Plus tard, Crane Rouge nous sera présenté sans son masque, mais à contre-jour. Impossible de voir à qui il ressemble, et le cadrage associé à la voix calme d’Hugo Weaving rend la silhouette aussi mystérieuse que menaçante. Nous n’aurons que des aperçus de l’homme : un gros plan sur sa main éteignant la lumière, et un plan sur la peinture ainsi que la réaction du peintre. Avant de partir Crane Rouge demande à Zola de commenter son portrait. La caméra opère alors un léger mouvement arrière avant de révéler le portrait… sans que le spectateur ne puisse le voir. Zola le voit, mais pas nous. « Un chef-d’œuvre » dit-il. Crane Rouge prend une dimension presque mythologique dans cette scène par le pouvoir de la suggestion. Il est un Dieu (la musique de Wagner appuie encore plus ce ressentiment), un être hors du temps.

À la fin du film, Peggy et Steve se parlent à distance. Steve est sur le point de cracher l’avion afin de sauver le monde, et leur dernière discussion se solde par un long plan sur Peggy alors que Steve est en train de parler. Il n’a pas le temps de finir sa phrase : l’avion s’est craché, mais on ne le verra pas. On reste sur Peggy, en larme après que la communication soit rompue. C’est tout l’aspect dramatique de la scène qui découle de l’utilisation du hors-champ ici. Et restant sur Peggy, Johnston décuple l’impact émotionnel de la scène. Du hors-champ nait la frustration, puis la tristesse.
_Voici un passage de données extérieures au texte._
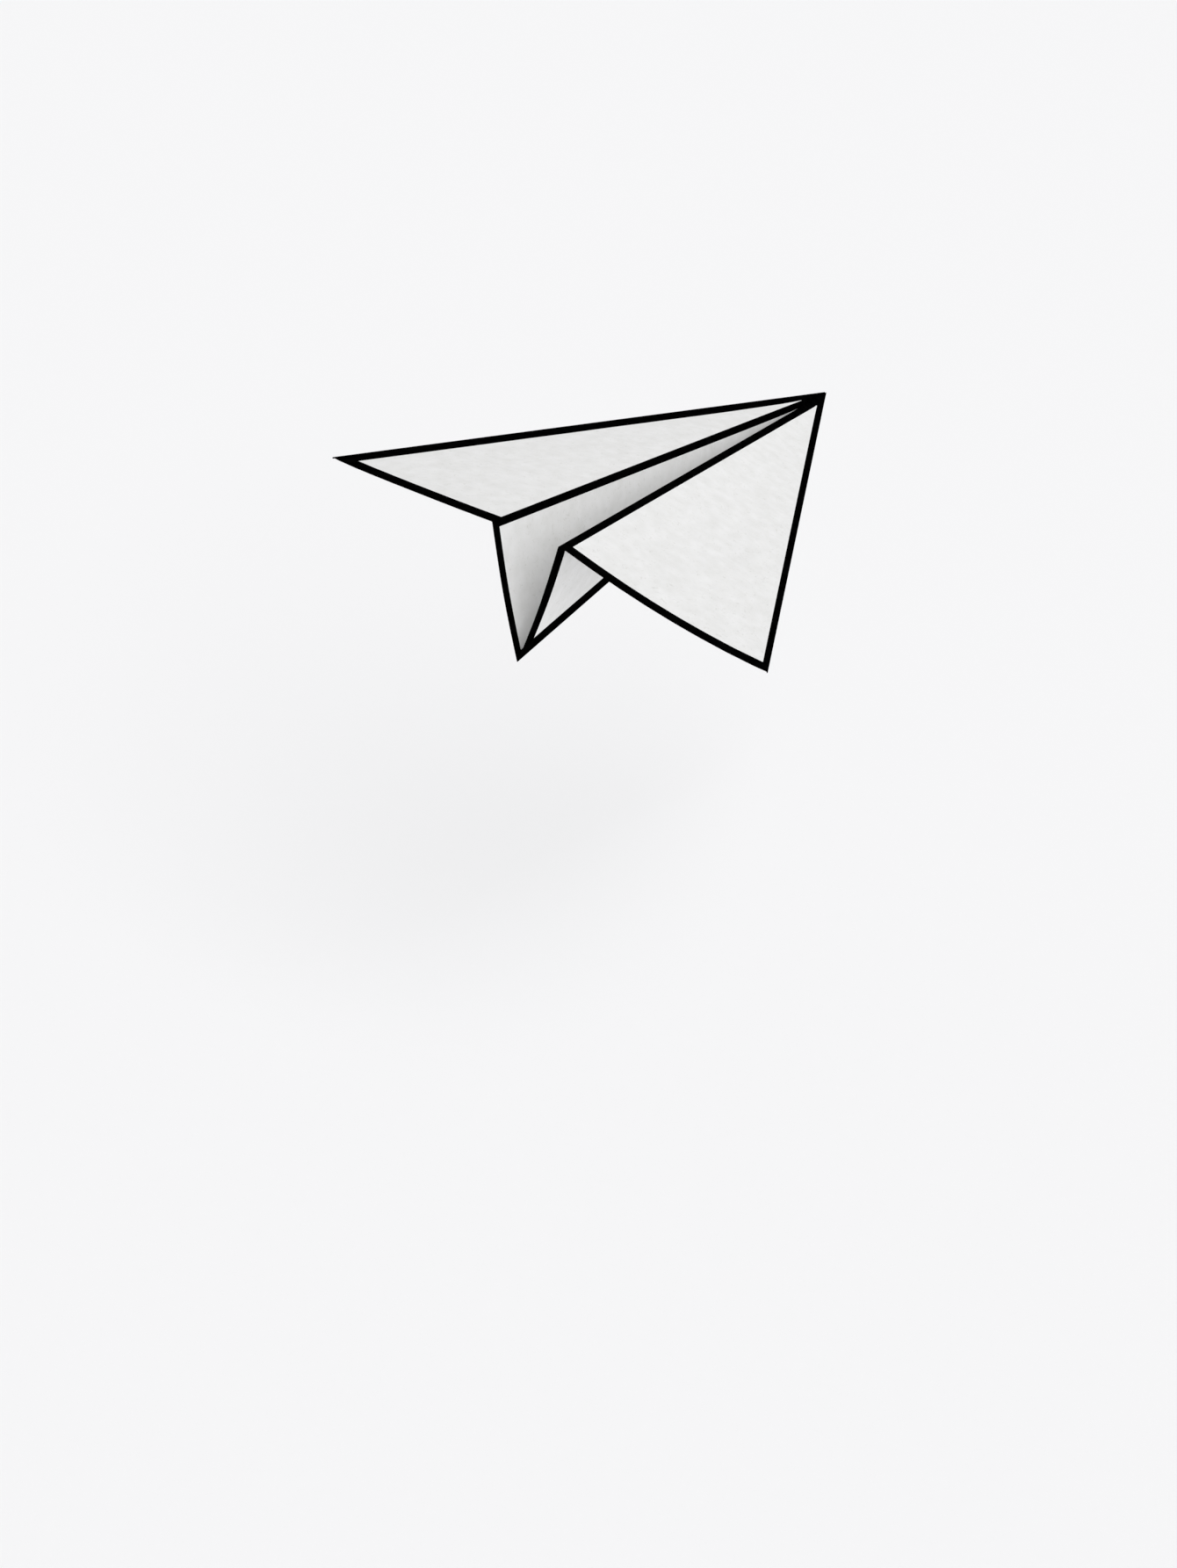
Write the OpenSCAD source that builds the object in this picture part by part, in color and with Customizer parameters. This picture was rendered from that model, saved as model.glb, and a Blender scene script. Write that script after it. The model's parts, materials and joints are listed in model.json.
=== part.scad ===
// Paper dart, folded from one sheet: a V-shaped body, two swept wings, and flaps tucked underneath.
// X points forward to the nose, Y to the left wing, Z up. The keel rests on Z = 0, and the
// origin is under the middle of the keel.
// Each half is drawn as a flat sheet with the nose at the origin and the keel along -X, then
// folded: the body side leans out from the keel, and the wing turns down at its crease.

/* [Sheet] */
// Length of the sheet, from nose to tail
sheet_l = 279.4; // [260:0.1:297]
// Width of the whole sheet before folding
sheet_w = 215.9; // [200:0.1:225]
// Thickness of the paper
paper_t = 0.1; // [0.08:0.01:0.15]
// Air left between folded layers
layer_gap = 0.02; // [0.01:0.01:0.05]

/* [Folds] */
// Angle between the keel and each wing crease
crease_a = 9; // [8:0.5:12]
// Lean of each body side away from upright
side_lean = 14; // [4:1:30]
// Fold of the left wing down from its body side
left_fold = 79; // [40:1:120]
// Fold of the right wing down from its body side
right_fold = 92; // [40:1:120]

/* [Clearances] */
// Gap between a bent crease and the panels that turn about it
crease_gap = 0.03; // [0.02:0.01:0.06]
// Where the leading edges start, back from the nose point
edge_start = 3.5; // [3.2:0.1:6]

/* [Hidden] */
$fn = 64;
paper_white = "#e5e5e5";
ink_black = "#101010";

half_w = sheet_w / 2;
edge_a = 45 / 2; // the first fold brings the edge to 45 degrees, the second halves that
edge_l = half_w / sin(edge_a); // leading edge, nose to wing tip
corner_l = half_w * sqrt(2); // first fold, which ends up along the keel
tuck_edge_l = half_w / cos(edge_a); // stretch of the leading edge that holds the tucked corner
tail_r = sheet_l / cos(crease_a); // the wings' trailing edges are cut to an arc about the nose
reach = 2 * sheet_l; // larger than any panel

// Layers count down from the top face: 0 sheet, 1 inner tuck, 2 outer tuck, 3 flap
SHEET = 0;
INNER_TUCK = 1;
OUTER_TUCK = 2;
FLAP = 3;
pitch = paper_t + layer_gap;
stack_t = FLAP * pitch + paper_t;
face_gap = layer_gap; // from the keel axis to the inner face of each body side
edge_r = stack_t / 2; // outer radius of the leading edge
tuck_r = (pitch + paper_t) / 2; // outer radius of a fold between neighbouring layers
keel_r = face_gap + paper_t; // outer radius of the keel
keel_gap = keel_r + crease_gap; // from the keel to the edges beside it
axis_z = -(face_gap + stack_t + layer_gap); // wing crease axis, just under the lowest layer
crease_r = stack_t + layer_gap; // outer radius of a wing crease
wing_gap = crease_r + crease_gap; // from the crease axis to the wing's layers
inner_gap = 5 * crease_gap; // inner layers stop this far short of the crease, inside the bend

HALVES = ["left", "right"];

// ---- flat outlines of the sheet's layers, nose at the origin and tail towards -X ----

// The strip between two lines through the nose, each moved outward by a distance
module between(from_a, from_by, to_a, to_by) {
    intersection() {
        rotate(-from_a) translate([-reach, from_by]) square([2 * reach, reach]);
        rotate(-to_a) translate([-reach, to_by - reach]) square([2 * reach, reach]);
        children();
    }
}

module body_part(keel_by, crease_by = -inner_gap) {
    between(0, keel_by, crease_a, crease_by) children();
}

module wing_part() {
    between(crease_a, wing_gap, edge_a, -edge_r) children();
}

// The sheet itself, with the wing's trailing edge cut to an arc
module sheet_outline() {
    intersection() {
        translate([-sheet_l, 0]) square([sheet_l, half_w]);
        circle(r = tail_r);
    }
}

// Corner folded in first, as far as the leading edge
module inner_tuck_outline() {
    polygon([[0, 0], [-half_w, 0], [-half_w, half_w * tan(edge_a)]]);
}

// The rest of that corner, turned back with the second fold
module outer_tuck_outline() {
    polygon([[0, 0], [-half_w, half_w * tan(edge_a)], [-corner_l, 0]]);
}

// Side of the sheet turned under by the second fold; its free edge runs back at 45 degrees
module flap_outline() {
    polygon([[0, 0], [-corner_l, 0], [-edge_l * cos(edge_a), half_w]]);
}

// ---- paper in place ----

module layer(n) {
    translate([0, 0, -(face_gap + n * pitch + paper_t)]) linear_extrude(paper_t) children();
}

// A strip bent round a fold line at angle a: by outward and z up from the nose, and as long as
// length. The bend runs from one angle to another, measured from upright towards the wing tip.
module bent(a, by, z, start, length, r, from_turn, turn) {
    rotate(-a)
        translate([-start, by, z])
        rotate([0, -90, 0])
        rotate(from_turn)
        rotate_extrude(angle = turn)
        translate([r - paper_t, 0])
        square([paper_t, length]);
}

// Stands a flat half up on the keel
module stood_up() {
    translate([sheet_l / 2, 0, keel_r]) rotate([90 - side_lean, 0, 0]) children();
}

// Turns the wing down about the crease axis
module folded_down(fold) {
    translate([0, 0, axis_z])
        rotate(a = fold, v = [-cos(crease_a), sin(crease_a), 0])
        translate([0, 0, -axis_z])
        children();
}

module on_body(half) {
    mirror([0, half == "left" ? 0 : 1, 0]) stood_up() children();
}

module on_wing(half) {
    on_body(half) folded_down(half == "left" ? left_fold : right_fold) children();
}

// ---- sub-parts of the body ----

// The fold along the bottom, joining the two body sides
module keel_crease() {
    color(ink_black)
        translate([sheet_l / 2, 0, keel_r])
        bent(0, 0, 0, 0, sheet_l, keel_r, 90 + side_lean, 180 - 2 * side_lean);
}

// Body side, from the keel up to the wing crease; the left one runs on into the keel
module side_panel(half) {
    color(paper_white)
        on_body(half)
        layer(SHEET)
        body_part(half == "left" ? 0 : keel_gap, 0)
        sheet_outline();
}

module side_inner_tuck(half) {
    color(paper_white)
        on_body(half) layer(INNER_TUCK) body_part(keel_gap) inner_tuck_outline();
}

module side_outer_tuck(half) {
    color(paper_white)
        on_body(half) layer(OUTER_TUCK) body_part(keel_gap + tuck_r) outer_tuck_outline();
}

module side_flap(half) {
    color(paper_white)
        on_body(half) layer(FLAP) body_part(keel_gap + tuck_r) flap_outline();
}

// First fold of the sheet, which the second fold brings round to lie along the keel
module corner_fold(half) {
    z = -(face_gap + OUTER_TUCK * pitch + tuck_r);
    start = edge_start;
    color(ink_black)
        on_body(half)
        bent(0, keel_gap + tuck_r, z, start, corner_l - start, tuck_r, 180, 180);
}

// Bend at the top of the body side, which the wing turns about
module wing_crease(half) {
    fold = half == "left" ? left_fold : right_fold;
    color(ink_black)
        on_body(half)
        bent(crease_a, 0, axis_z, 1, tail_r - 1, crease_r, 0, fold);
}

// ---- sub-parts of the wings ----

module wing_panel(half) {
    color(paper_white) on_wing(half) layer(SHEET) wing_part() sheet_outline();
}

module wing_inner_tuck(half) {
    color(paper_white) on_wing(half) layer(INNER_TUCK) wing_part() inner_tuck_outline();
}

module wing_outer_tuck(half) {
    color(paper_white) on_wing(half) layer(OUTER_TUCK) wing_part() outer_tuck_outline();
}

module wing_flap(half) {
    color(paper_white) on_wing(half) layer(FLAP) wing_part() flap_outline();
}

// Second fold: the wing's front edge, bent round the whole stack
module leading_edge(half) {
    color(ink_black)
        on_wing(half)
        bent(edge_a, -edge_r, -(face_gap + edge_r), edge_start, edge_l - edge_start, edge_r, 0, 180);
}

// The tucked corner's own bend, inside the leading edge
module inner_edge_fold(half) {
    color(ink_black)
        on_wing(half)
        bent(edge_a, -edge_r, -(face_gap + edge_r), edge_start, tuck_edge_l - edge_start, tuck_r, 0, 180);
}

// ---- assembly ----

keel_crease();
for (h = HALVES) {
    side_panel(h);
    side_inner_tuck(h);
    side_outer_tuck(h);
    side_flap(h);
    corner_fold(h);
    wing_crease(h);
    wing_panel(h);
    wing_inner_tuck(h);
    wing_outer_tuck(h);
    wing_flap(h);
    leading_edge(h);
    inner_edge_fold(h);
}
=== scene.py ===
"""A paper dart, folded from one sheet of office paper, with its outline drawn in black felt pen.

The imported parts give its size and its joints. Every length is in metres and every angle in radians.
"""

import json
from math import acos, atan2, cos, exp, pi, radians, sin, sqrt, tan

import bpy
from mathutils import Matrix, Vector


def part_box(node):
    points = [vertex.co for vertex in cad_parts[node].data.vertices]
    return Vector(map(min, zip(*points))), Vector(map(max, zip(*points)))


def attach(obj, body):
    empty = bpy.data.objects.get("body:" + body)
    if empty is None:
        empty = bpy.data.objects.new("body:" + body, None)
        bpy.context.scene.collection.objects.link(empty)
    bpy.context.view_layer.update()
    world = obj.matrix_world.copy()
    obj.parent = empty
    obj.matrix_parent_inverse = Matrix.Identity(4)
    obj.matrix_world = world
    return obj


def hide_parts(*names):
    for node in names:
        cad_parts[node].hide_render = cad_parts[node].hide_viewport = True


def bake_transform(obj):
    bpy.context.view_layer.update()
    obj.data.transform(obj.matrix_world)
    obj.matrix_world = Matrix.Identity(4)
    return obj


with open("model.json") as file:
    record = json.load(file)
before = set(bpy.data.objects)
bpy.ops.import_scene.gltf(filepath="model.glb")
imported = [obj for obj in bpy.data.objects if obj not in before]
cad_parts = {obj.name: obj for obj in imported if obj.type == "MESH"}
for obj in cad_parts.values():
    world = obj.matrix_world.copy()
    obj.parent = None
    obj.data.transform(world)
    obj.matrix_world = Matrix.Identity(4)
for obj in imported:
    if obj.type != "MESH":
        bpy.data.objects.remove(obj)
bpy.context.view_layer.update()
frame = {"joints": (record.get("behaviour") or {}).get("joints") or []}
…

Ces exemples sont des exemples parmis tant d’autres dans la filmographie de Joe Johnston. On pourrait par exemple parler des autres films du réalisateur, comme Ciel d’Octobre, dans lequel le père n’accepte pas le destin de son fils car il a passé sa vie sous terre alors que le fils veut monter vers le ciel (là encore, la peur de l’inconnu), ou Wolfman qui regorge de passages contenant du hors-champ. C’est vraiment ce projet de mise en scène qui fait que Johnston se démarque du tout-venant. Est-il le seul à l’utiliser? Certainement pas, mais le réalisateur a vite compris que c’est par le biais de ce procédé (entre autres) qu’un film passe de « bien » à « mémorable ». C'est là qu'est la force du cinéma de Joe Johnston : savoir utiliser des techniques connues de tous, mais toujours avec soin, parcimonie, et efficacité. Et quand bien même sa filmographie n’est pas aussi fabuleuse que celle de ses maîtres, elle contient suffisamment de passages inoubliables pour qu’une communauté de fans se construise. Initialement prévu sur le prochain film Narnia, Joe Johnston a finalement pris sa retraite lorsque le projet pris l’eau en 2018. Il laisse derrière lui une filmographie pas parfaite, mais à son image : attachante et finalement mémorable malgré des hauts et des bas. Le travail d’un « honnête artisan » donc. So long Joe, ce fut un plaisir.